While in most nations the application of the agreement is “currently provisional”, Patterson said, even the least “sceptical person or most difficult juror to persuade” must by now realise that the determination of EU to create regional EPAs was for one single purpose. According to Patterson, storm clouds have begun to appear, making references to the rate and pace of tariff adjustments in the face of existing budgetary requirements and tight fiscal constraints; the absence of funding obligations as part of EPA that were reflected in the European Development Fund (EDF) as part of the Cotonou Agreement, and what he refers to as “an area of great potential – services” while asking the question “who will really qualify for access from the Caribbean?".
Patterson said the Caribbean Community (CARICOM) will need to address without further delay “such issues as investment, competition policy and government procurement to avert the danger of undertaking obligations or conferring rights on others that do not yet exist within the Community but already fall within the framework of the EPA”.

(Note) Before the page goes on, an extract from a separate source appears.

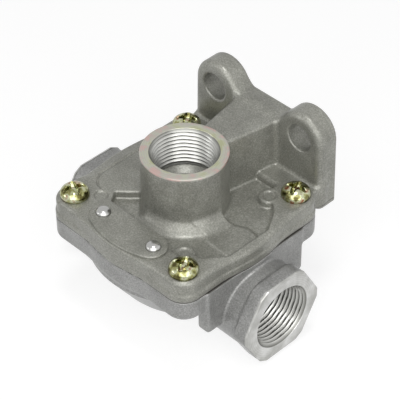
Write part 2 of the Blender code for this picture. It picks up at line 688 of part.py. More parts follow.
def rivet(name, at, material):
    under = RIVET_UNDER
    r = RIVET_HEAD_D / 2
    shank = RIVET_SHANK_D / 2
    profile = [(r * math.sin(a), under + RIVET_HEAD_H * math.cos(a))
               for a in (math.radians(18 * i) for i in range(6))]
    profile += [(shank, under), (shank, under - RIVET_L + 0.4), (shank - 0.4, under - RIVET_L),
                (0, under - RIVET_L)]
    obj = turned(name, profile, SMALL_SEGMENTS, VALVE, material)
    obj.location = (at[0] * MM, at[1] * MM, 0)
    smooth(obj)
    return obj


def build():
    global VALVE, CUTTERS
    clear_scene()
    VALVE = new_collection("quick_exhaust_valve")
    CUTTERS = new_collection("cutters")
    casting = finish("die_cast_aluminium", "87887F", 0.55, 0.6)
    zinc = finish("yellow_zinc_plate", "B9A85A", 0.3, 1.0)
    plate = finish("plain_aluminium_sheet", "8C8D85", 0.5, 0.7)
    bright = finish("bright_steel", "C9C9C9", 0.2, 1.0)
    rubber = finish("black_nitrile_rubber", "1D1D1E", 0.65, 0.0)

    upper_housing(casting)
    lower_housing(casting)
    diaphragm(rubber)
    sealing_ring(rubber)
    for where, at in screw_positions().items():
        screw(where, at, zinc)
    rating_plate(plate)
    for side, at in rivet_places().items():
        rivet(f"plate_rivet_{side}", at, bright)
    for obj in VALVE.objects:
        obj.location = [place - part * MM for place, part in zip(obj.location, ORIGIN)]


build()
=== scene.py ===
"""Visual model of a quick exhaust valve for air brakes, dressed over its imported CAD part.

Sizes are in millimetres, measured from where the valve's axis crosses the joint between the castings:
+X along the right delivery port, +Y towards the bracket's ears, +Z up the inlet port. Finished meshes are
in metres and moved by ORIGIN, as the CAD part is.

The two die castings have fillets of many sizes where boss, web, ears, necks and flanges meet. A surface
with two parameters can't follow those joins, so each casting is the zero level of one blended distance
function, worked out with numpy on a grid. Every other piece is a surface with two parameters.
"""

import math

import bpy
import numpy as np
from mathutils import Matrix, Vector


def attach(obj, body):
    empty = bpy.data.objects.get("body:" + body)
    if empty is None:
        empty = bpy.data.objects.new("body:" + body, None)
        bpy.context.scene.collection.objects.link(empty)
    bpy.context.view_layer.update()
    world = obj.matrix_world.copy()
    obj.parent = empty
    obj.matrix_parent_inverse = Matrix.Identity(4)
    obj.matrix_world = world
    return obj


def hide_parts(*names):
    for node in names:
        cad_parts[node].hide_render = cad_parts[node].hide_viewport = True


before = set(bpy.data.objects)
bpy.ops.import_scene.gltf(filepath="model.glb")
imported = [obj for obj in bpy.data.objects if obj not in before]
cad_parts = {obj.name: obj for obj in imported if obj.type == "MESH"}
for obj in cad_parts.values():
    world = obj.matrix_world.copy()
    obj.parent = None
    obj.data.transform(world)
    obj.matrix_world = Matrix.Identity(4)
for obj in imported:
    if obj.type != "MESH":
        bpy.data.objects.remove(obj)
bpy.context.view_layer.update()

MM = 0.001
ORIGIN = np.array([0.0, 3.55, -33.3])

# Flanges
SCREW_AT = 24.9               # distance of each screw from the valve's two middle planes
CORNER_R = 6.5
BULGE_R = 32.85               # round swelling at the middle of each side
BULGE_FILLET = 1.4            # where the swelling meets the straight sides
TOP = 7.7
EDGE_R = 1.3                  # rounding of the deck's outer edge
LOWER_TOP = -0.12             # the joint is drawn tighter than the CAD part's clearance
LOWER_BOTTOM = -7.7
JOINT_EDGE = 0.3              # chamfer of both castings at the joint
LIP_Z = 2.55                  # below this the upper flange stands a little proud
LIP_STEP = 0.4

# Inlet boss and thread
BOSS_R = 14.2
BOSS_TOP = 25.9
CAST_TOP = 25.45              # above this the boss is machined
THREAD_MINOR = 10.2
THREAD_MAJOR = 10.85
MOUTH_R = 11.35
PITCH = 1.5
THREAD_L = 14.0
THREAD_RING_R = 11.5          # room in the casting for the thread's own piece
PASSAGE_R = 7.0
CONE_RUN = 1.5                # between the thread and its passage

# Bracket and web
EAR_X = 19.0
EAR_Z = 23.3
EAR_R = 9.05
EAR_HOLE_R = 4.8
BRACKET_Y = 32.0
BRACKET_BACK = 40.0
BRACKET_BOTTOM = -1.5
BRACKET_ROUND = 2.2           # its front edge
VALLEY_R = 3.6                # fillets between the ears
WEB_TOP = 24.8
WEB_HALF = 5.6                # half its width where it leaves the boss, at WEB_FROM_Y
WEB_FROM_Y = 14.4
WEB_SPREAD = 0.203            # growth of that half width for each mm towards the bracket
DRAFT = 0.04                  # the same for each mm downwards, so that the casting leaves its die

# Ports
PORT_Z = -16.6
PORT_FACE = 43.4
COLLAR_BACK = 37.9
COLLAR_FLAT = 15.0
COLLAR_CORNER = 16.3
NECK_R = 14.6
MACHINED = 0.45               # thickness of the machined layer at each face, a piece of its own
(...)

According to the joint statement issued at the end of the CARIFORUM-EU meeting last weekend, the committee crafted a number of joint decisions for adoption by the Second Meeting of the Joint CARIFORUM-EU Council (JC), which will be held in Brussels on 26 October. But the statement also noted that “while there was agreement on submitting certain items for endorsement by the JC, some issues will be subject to further negotiations as they were not resolved”. The statement noted that with respect to development cooperation, CARIFORUM reiterated its commitment to regional cooperation and integration, and that projects have been identified with respect to 82 percent of resources under the Regional Indicative Programme of the 10th EDF.